## begin
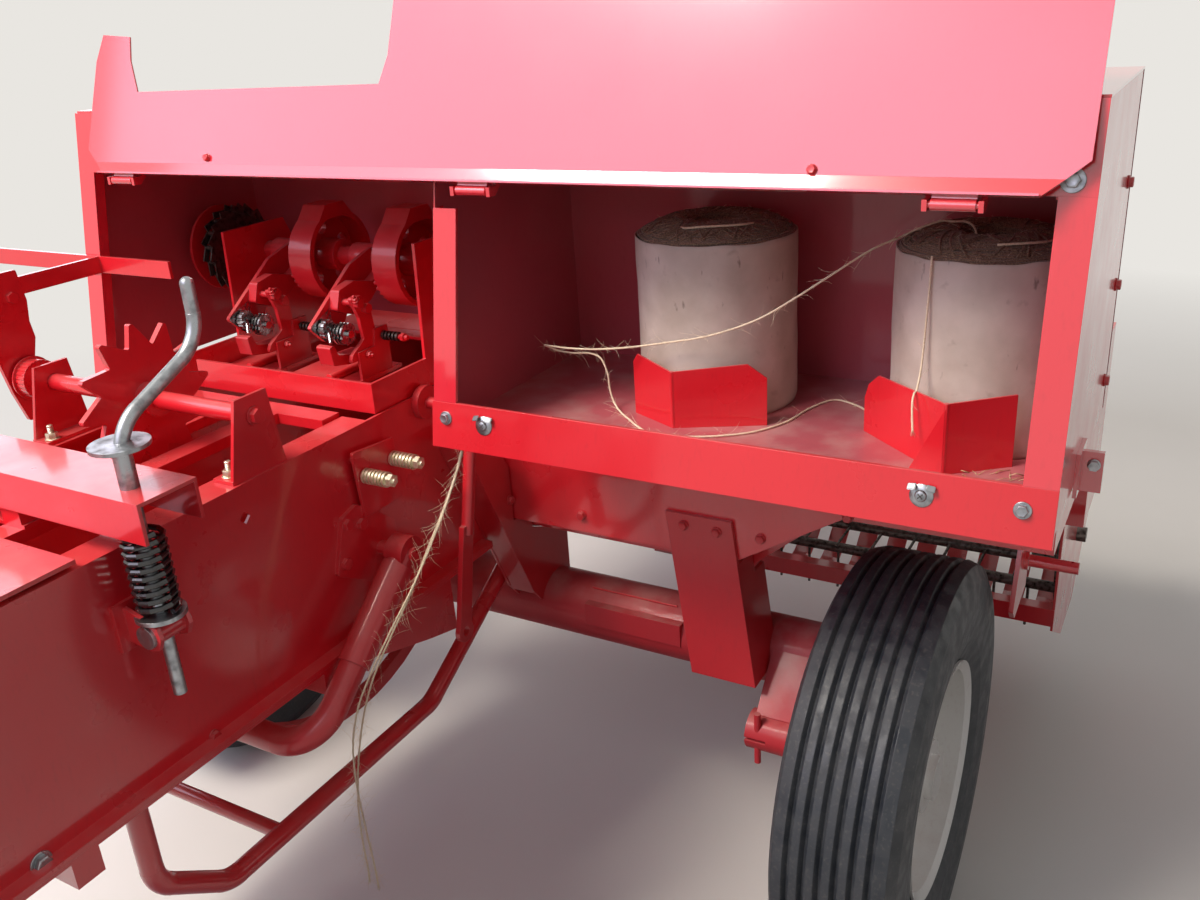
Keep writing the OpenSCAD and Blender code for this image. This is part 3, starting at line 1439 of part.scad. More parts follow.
// Drive shaft from the flywheel to the tractor, parked along the drawbar
shaft_p = [mid_x, pivot_y + 2, drive_z];
shaft_q = [mid_x, hitch_y + 20, 740];
shaft_len = norm(shaft_q - shaft_p);
function shaft_z(y) =
    shaft_p[2] + (y - shaft_p[1]) * (shaft_q[2] - shaft_p[2]) / (shaft_q[1] - shaft_p[1]);
shaft_tilt = atan2(shaft_p[2] - shaft_q[2], shaft_q[1] - shaft_p[1]);
module drive_shaft() {
    color("#6E7072") translate(shaft_p) rotate([-90 - shaft_tilt, 0, 0]) difference() {
        union() {
            translate([0, 0, 36]) cylinder(d = 44, h = shaft_len - 110, $fn = 40);
            translate([0, 0, 14]) cylinder(d = 64, h = 24, $fn = 40);
            translate([0, 0, shaft_len - 76]) cylinder(d = 58, h = 76, $fn = 40);
        }
        translate([0, 0, shaft_len - 66]) cylinder(d = pto_bore, h = 80, $fn = 40);
    }
}

module shaft_guard() {
    color("#1C1C1E") translate(shaft_p) rotate([-90 - shaft_tilt, 0, 0]) difference() {
        union() {
            translate([0, 0, 120]) cylinder(d = 76, h = shaft_len - 260, $fn = 48);
            translate([0, 0, 90]) cylinder(d1 = 150, d2 = 80, h = 60, $fn = 48);
        }
        translate([0, 0, 170]) cylinder(d = 64, h = shaft_len - 360, $fn = 48);
        translate([0, 0, 80]) cylinder(d = 44 + 2 * pin_gap, h = shaft_len, $fn = 48);
        translate([0, 0, 89]) cylinder(d1 = 142, d2 = 70, h = 56, $fn = 48);
    }
}

jack_x = mid_x + 105;
jack_y = hitch_y - 330;
jack_top = 760;
// The foot stops a little under the tube when it is wound up
foot_t = 8;
jack_travel = 300;
jack_low = foot_t + jack_travel + 12;
module jack_tube() {
    color("#C4161C") {
        difference() {
            translate([jack_x, jack_y, jack_low])
                cylinder(d = jack_d, h = jack_top - jack_low, $fn = 48);
            translate([jack_x, jack_y, jack_low - 1])
                cylinder(d = jack_d - 10, h = jack_top - jack_low - 10, $fn = 48);
        }
        bx(mid_x + bar_w / 2, jack_x - jack_d / 2 + 4, jack_y - 40, jack_y + 40,
           bar_z - 40, bar_z + 40);
        rod([jack_x, jack_y, jack_top - 20], [jack_x + 90, jack_y, jack_top - 20], 16);
        rod([jack_x + 90, jack_y - 0.01, jack_top - 20], [jack_x + 90, jack_y + 110, jack_top - 20], 14);
    }
}

module jack_leg() {
    color("#8F9296") {
        translate([jack_x, jack_y, foot_t])
            cylinder(d = jack_d - 10 - 2 * pin_gap, h = 360, $fn = 48);
        translate([jack_x, jack_y, 0]) cylinder(d = 160, h = foot_t, $fn = 64);
    }
}

module placed() { translate([-origin_x, -origin_y, 0]) children(); }

placed() tyre_right();
placed() rim_right();
placed() tyre_left();
placed() rim_left();
placed() axle();
placed() axle_legs();
placed() chamber_side_right();
placed() chamber_side_left();
placed() chamber_floor();
placed() chamber_top_rails();
placed() tension_beams();
placed() tension_screw_right();
placed() tension_screw_left();
placed() tension_springs();
placed() star_wheel();
placed() star_brackets();
placed() metering_arm();
placed() plunger_case();
placed() plunger();
placed() feed_chamber();
placed() feeder_fork();
placed() knotter_frame();
placed() knotter_right();
placed() knotter_left();
placed() knotter_shaft();
placed() needle_rod();
placed() needle_yoke();
placed() needle_guard();
placed() twine_box();
placed() hood_posts();
placed() hood_roof();
placed() lid();
placed() twine_ball_right();
placed() twine_ball_left();
placed() ball_stops();
placed() twine_to_guide();
placed() twine_strand_near();
placed() twine_strand_far();
placed() twine_loose_end();
placed() pickup_frame();
placed() stripper_bands();
placed() pickup_reel();
placed() wind_guard();
placed() nose_frame();
placed() gearbox();
placed() flywheel();
placed() knotter_chain_case();
placed() drawbar();
placed() hitch_clevis();
placed() drive_shaft();
placed() shaft_guard();
placed() jack_tube();
placed() jack_leg();
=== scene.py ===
"""Dresses the square baler: enamel, steel, rubber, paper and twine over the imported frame."""

import math
import random

import bmesh
import bpy
from mathutils import Matrix, Vector, noise
from mathutils.bvhtree import BVHTree


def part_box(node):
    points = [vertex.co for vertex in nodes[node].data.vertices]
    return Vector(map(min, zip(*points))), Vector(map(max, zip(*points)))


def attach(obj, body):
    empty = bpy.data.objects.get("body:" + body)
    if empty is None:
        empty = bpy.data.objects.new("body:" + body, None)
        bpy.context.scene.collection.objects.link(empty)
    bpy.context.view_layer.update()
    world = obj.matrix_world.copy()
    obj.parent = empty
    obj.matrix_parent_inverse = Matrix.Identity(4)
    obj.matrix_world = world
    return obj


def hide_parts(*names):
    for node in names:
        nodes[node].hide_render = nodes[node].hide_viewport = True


MM = 0.001

# The camera, measured in metres from the middle of the right wheel, with its turns in
# degrees and its lens in millimetres
CAMERA_FROM_HUB = Vector((0.369, -1.524, 1.233))
CAMERA_YAW = 30.87
CAMERA_PITCH = 22.31
CAMERA_ROLL = -3.78
CAMERA_LENS = 32.53
SENSOR_WIDTH = 36.0

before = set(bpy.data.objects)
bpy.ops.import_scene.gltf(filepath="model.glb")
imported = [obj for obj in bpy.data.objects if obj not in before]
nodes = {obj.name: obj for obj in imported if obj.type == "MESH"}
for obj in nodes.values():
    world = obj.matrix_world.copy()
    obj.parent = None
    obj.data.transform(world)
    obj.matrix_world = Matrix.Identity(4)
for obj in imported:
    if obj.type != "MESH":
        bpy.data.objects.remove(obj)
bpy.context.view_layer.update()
wheel_low, wheel_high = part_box("tyre_right")
HUB = (Vector(wheel_low) + Vector(wheel_high)) / 2
GROUND = Vector((HUB.x, HUB.y, 0))


def at(x, y, z):
    """A point given in millimetres from the ground under the right wheel."""
    return GROUND + Vector((x, y, z)) * MM


def place_camera():
    """The photograph's viewpoint, behind the right wheel. It looks down, forwards and to
    the left."""
    data = bpy.data.cameras.new("camera")
    data.sensor_width = SENSOR_WIDTH
    data.lens = CAMERA_LENS
    camera = bpy.data.objects.new("camera", data)
    turn = (Matrix.Rotation(math.radians(CAMERA_YAW), 4, "Z")
            @ Matrix.Rotation(math.radians(90 - CAMERA_PITCH), 4, "X")
            @ Matrix.Rotation(math.radians(CAMERA_ROLL), 4, "Z"))
    camera.matrix_world = Matrix.Translation(HUB + CAMERA_FROM_HUB) @ turn
    bpy.context.collection.objects.link(camera)
    bpy.context.scene.camera = camera


place_camera()


# Materials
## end
List each line in the listing that contains the string "None".

    if empty is None:
        empty = bpy.data.objects.new("body:" + body, None)
    obj.parent = None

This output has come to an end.